-- PROVIDED DATA --
════════════════════
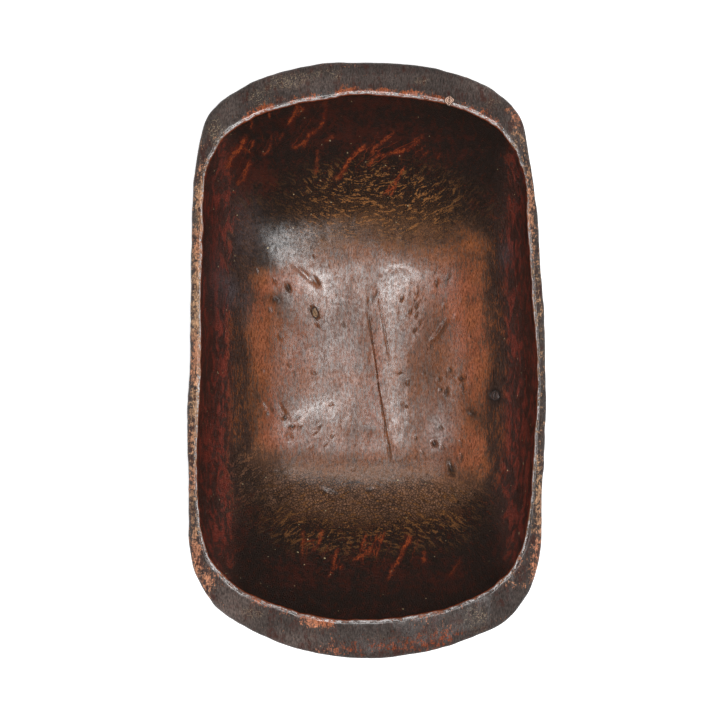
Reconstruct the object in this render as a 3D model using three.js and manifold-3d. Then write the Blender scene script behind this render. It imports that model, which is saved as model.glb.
════════════════════
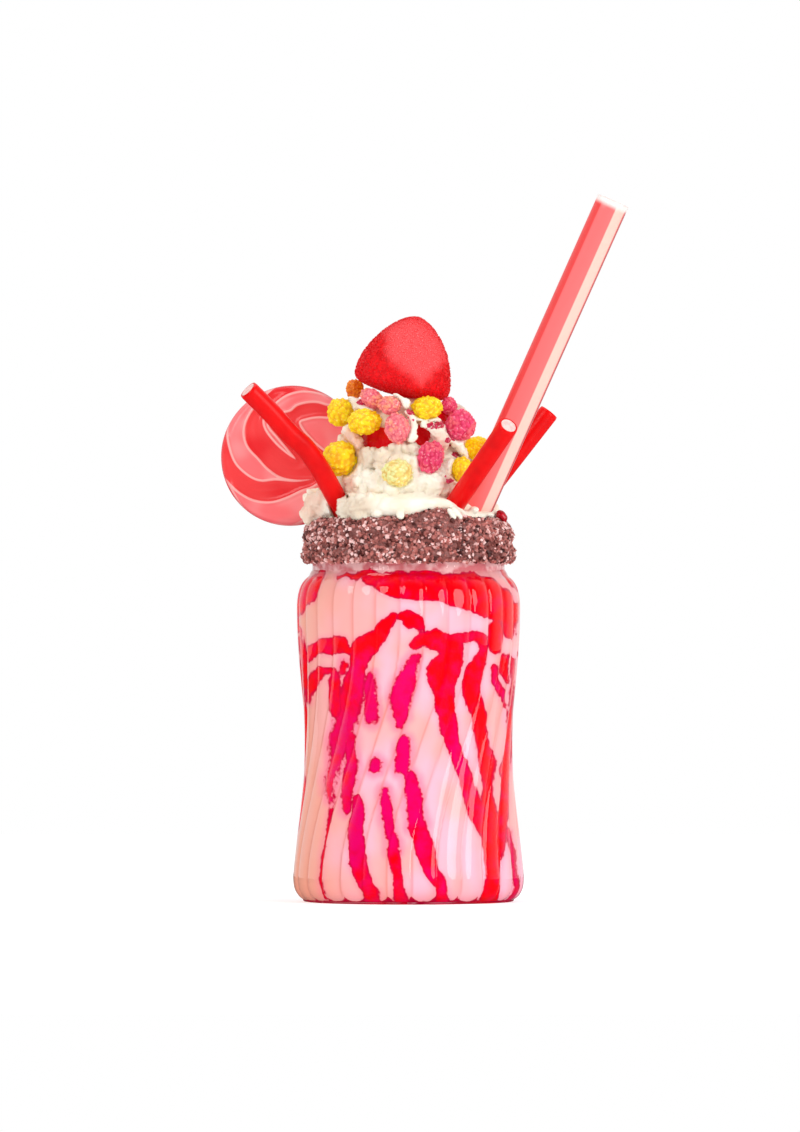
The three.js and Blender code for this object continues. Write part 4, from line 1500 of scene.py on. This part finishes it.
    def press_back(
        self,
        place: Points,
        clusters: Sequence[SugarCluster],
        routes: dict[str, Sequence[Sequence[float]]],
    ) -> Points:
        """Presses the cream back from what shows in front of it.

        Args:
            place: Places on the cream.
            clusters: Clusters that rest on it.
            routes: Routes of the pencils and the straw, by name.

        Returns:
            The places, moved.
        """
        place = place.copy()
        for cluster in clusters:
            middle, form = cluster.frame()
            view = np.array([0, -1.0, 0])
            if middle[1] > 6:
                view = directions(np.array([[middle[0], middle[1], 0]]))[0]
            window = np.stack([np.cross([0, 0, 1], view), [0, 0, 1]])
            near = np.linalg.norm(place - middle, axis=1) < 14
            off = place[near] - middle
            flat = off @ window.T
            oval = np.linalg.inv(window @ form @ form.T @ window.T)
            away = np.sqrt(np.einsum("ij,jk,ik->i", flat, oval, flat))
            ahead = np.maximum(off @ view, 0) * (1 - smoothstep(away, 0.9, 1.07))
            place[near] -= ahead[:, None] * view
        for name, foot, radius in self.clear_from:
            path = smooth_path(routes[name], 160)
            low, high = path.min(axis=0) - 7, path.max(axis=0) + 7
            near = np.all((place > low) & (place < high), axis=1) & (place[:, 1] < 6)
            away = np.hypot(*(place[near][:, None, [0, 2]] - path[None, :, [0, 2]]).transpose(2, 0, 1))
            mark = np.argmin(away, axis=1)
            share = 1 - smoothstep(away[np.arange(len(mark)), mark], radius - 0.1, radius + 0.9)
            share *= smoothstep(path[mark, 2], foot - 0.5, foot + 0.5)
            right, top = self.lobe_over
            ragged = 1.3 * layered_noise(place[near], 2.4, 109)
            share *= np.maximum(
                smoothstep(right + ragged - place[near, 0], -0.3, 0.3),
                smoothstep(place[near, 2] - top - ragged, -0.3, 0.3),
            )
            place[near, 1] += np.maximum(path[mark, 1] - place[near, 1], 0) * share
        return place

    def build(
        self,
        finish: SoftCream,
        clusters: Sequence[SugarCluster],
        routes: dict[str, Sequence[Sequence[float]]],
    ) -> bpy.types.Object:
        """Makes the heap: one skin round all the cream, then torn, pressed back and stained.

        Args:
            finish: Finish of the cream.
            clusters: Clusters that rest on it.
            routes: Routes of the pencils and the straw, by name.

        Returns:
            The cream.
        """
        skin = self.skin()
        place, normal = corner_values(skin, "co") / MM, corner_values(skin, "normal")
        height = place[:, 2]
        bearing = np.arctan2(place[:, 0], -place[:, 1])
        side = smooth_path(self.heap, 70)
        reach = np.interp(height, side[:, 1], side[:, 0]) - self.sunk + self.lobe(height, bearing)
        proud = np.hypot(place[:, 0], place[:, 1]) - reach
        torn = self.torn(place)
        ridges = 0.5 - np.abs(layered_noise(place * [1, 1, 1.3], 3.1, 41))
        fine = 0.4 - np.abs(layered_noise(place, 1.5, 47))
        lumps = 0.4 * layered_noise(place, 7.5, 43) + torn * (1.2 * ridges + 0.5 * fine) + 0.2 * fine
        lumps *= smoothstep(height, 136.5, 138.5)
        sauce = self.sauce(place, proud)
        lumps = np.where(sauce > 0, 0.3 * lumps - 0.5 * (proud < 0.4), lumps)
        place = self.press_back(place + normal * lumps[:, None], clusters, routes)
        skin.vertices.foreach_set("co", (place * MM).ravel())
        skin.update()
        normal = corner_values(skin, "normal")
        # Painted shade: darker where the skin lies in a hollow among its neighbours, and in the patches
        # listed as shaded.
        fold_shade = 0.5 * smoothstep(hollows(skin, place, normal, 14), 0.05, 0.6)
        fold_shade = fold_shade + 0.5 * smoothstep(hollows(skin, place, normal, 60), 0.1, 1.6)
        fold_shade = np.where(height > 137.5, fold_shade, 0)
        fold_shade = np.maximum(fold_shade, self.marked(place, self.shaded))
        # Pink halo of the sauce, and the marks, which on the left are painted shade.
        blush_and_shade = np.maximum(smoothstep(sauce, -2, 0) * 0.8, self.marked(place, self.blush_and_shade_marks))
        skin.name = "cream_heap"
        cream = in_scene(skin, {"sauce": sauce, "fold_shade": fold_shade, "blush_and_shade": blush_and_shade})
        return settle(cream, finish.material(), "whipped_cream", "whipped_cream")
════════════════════
Write out again only the lines from the line containing "The three.js and" through the line containing "front of it.", both included, exactly as they are.

The three.js and Blender code for this object continues. Write part 4, from line 1500 of scene.py on. This part finishes it.
    def press_back(
        self,
        place: Points,
        clusters: Sequence[SugarCluster],
        routes: dict[str, Sequence[Sequence[float]]],
    ) -> Points:
        """Presses the cream back from what shows in front of it.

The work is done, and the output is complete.